Daniel Chadwick, also working out of CWA’s Vancouver office, is a structural engineer  specialized in structural design in marine environments. He has been involved with the studies since 2017. Thus far, Daniel has visited sixteen of the sixty First Nations communities involved in these studies along the northern and central coasts of British Columbia, performing site visitations and data collection. During his visits, Daniel has also gathered information on traditional First Nations oral histories, as well as photographic documentation of existing infrastructure that is of cultural and/or economic importance to the communities involved in the studies.

Who is involved in the Coastal Vulnerability Studies and what is the goal of these studies?

Ann-Marie: In order to help coastal First Nations communities in British Columbia prepare for flooding caused by climate change and natural disasters, CWA Engineers, CMO Consultants, and Robin Fenn Consulting are completing vulnerability studies with funding from Indigenous Services Canada.

The studies aim to evaluate the vulnerability of critical infrastructure in coastal communities to inundation and flooding caused by sea level rise, extreme storms, and tsunamis. Flood levels are determined by setting up models and running simulations for various storm and tsunami events. From these models, the maximum water levels are plotted onto georeferenced aerial photographs of each community to identify which infrastructure is at risk of flooding.

Can you describe the type of modeling you are doing?

Daniel: We use a software called MIKE21, which is a hydrodynamic computer modeling software. There is a vast amount of information that we input into the model which is used to run simulations that can take days or even weeks to produce results.

We generally have a standard process that we follow, where we first go out and obtain high resolution aerial photos of each community, and then, as Ann-Marie mentioned, these are georeferenced by attaching survey data. We also collect imagery data of the bathymetry (under water topography) adjacent to the communities, which is basically a 3D underwater map of the ocean floor.

This information is then, essentially, stitched together with the aerial survey to create a model of the community. We also input information obtained from the weather stations near the communities, including wind data, river flows, and tides, which we input as boundary conditions into the model.

Another important input is sea level rise. We obtain this information from a series of reports that have been produced by the Department of National Resources Canada, projecting sea level rise to the year 2100. We take those sea level rise values and add them to the tides/water levels during the modeling.

Once all those pieces are combined into the model, we add in forcings such as earthquakes and wind, and then run simulations to see what the effects are going to be like on the community. When we have finished running  these simulations, we then take the flooding results and overlay them onto the aerial photographs to identify the individual pieces of infrastructure that are being impacted.

There is an enormous amount of data being inputted into the model, and it takes the better part of six to seven months for the team to complete this work for each phase. The phases include up to six neighbouring communities that we create a single model for, allowing us to then look at the region as a whole. Each phase builds on the model from the previous phase, so each year we are adding more and more data into this very large model.

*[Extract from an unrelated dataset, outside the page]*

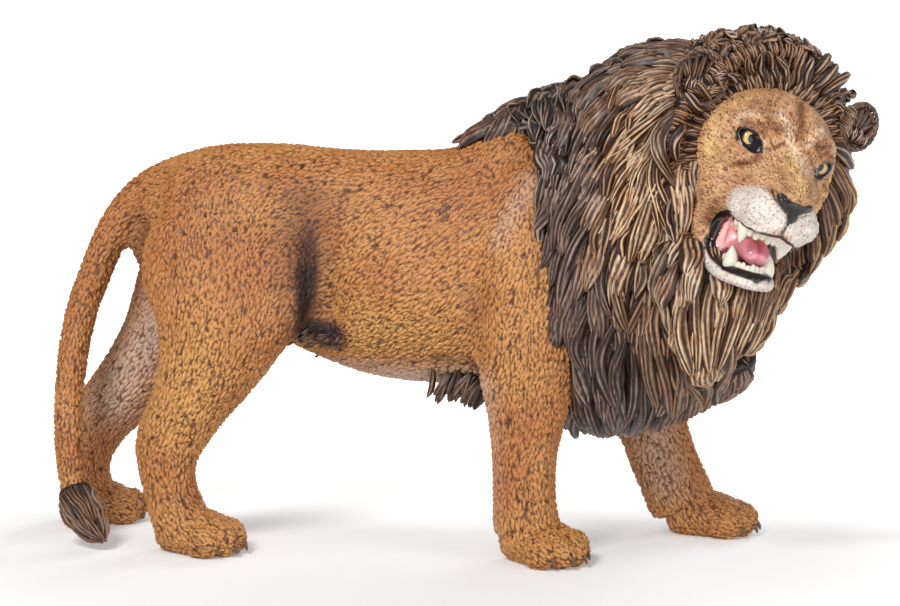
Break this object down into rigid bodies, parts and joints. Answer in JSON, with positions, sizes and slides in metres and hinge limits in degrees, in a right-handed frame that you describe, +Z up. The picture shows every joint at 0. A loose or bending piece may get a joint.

CWA is performing half of the modeling, covering everything on the north coast of BC down to the Lower Mainland, as well as the east coast of Vancouver Island. The other half is being performed by another consultant, Parsons, who is covering the communities on the west coast of Vancouver Island. So far, CWA has completed modeling for twenty-five communities. We typically run modeling for five to six communities a year, and we estimate that all studies will be complete in one to two years.

Once the studies have been completed, how many communities will you have modelled?

Ann-Marie: We are currently wrapping up Phase Four. Each phase takes approximately a year to complete. In total, the whole project will involve sixty communities, and as Daniel mentioned, CWA is modeling about half of them. We are looking forward to starting work for the final phase next year.

What are some of the greatest threats to BC’s coastal communities in terms of climate change?

Daniel: As far as climate change is concerned, sea level rise is the number one threat. These coastal communities have dealt with storms and tsunamis for centuries. However, with sea level rise now in the equation, the effects of storms and tsunamis are going to be even worse due to the increasing water level.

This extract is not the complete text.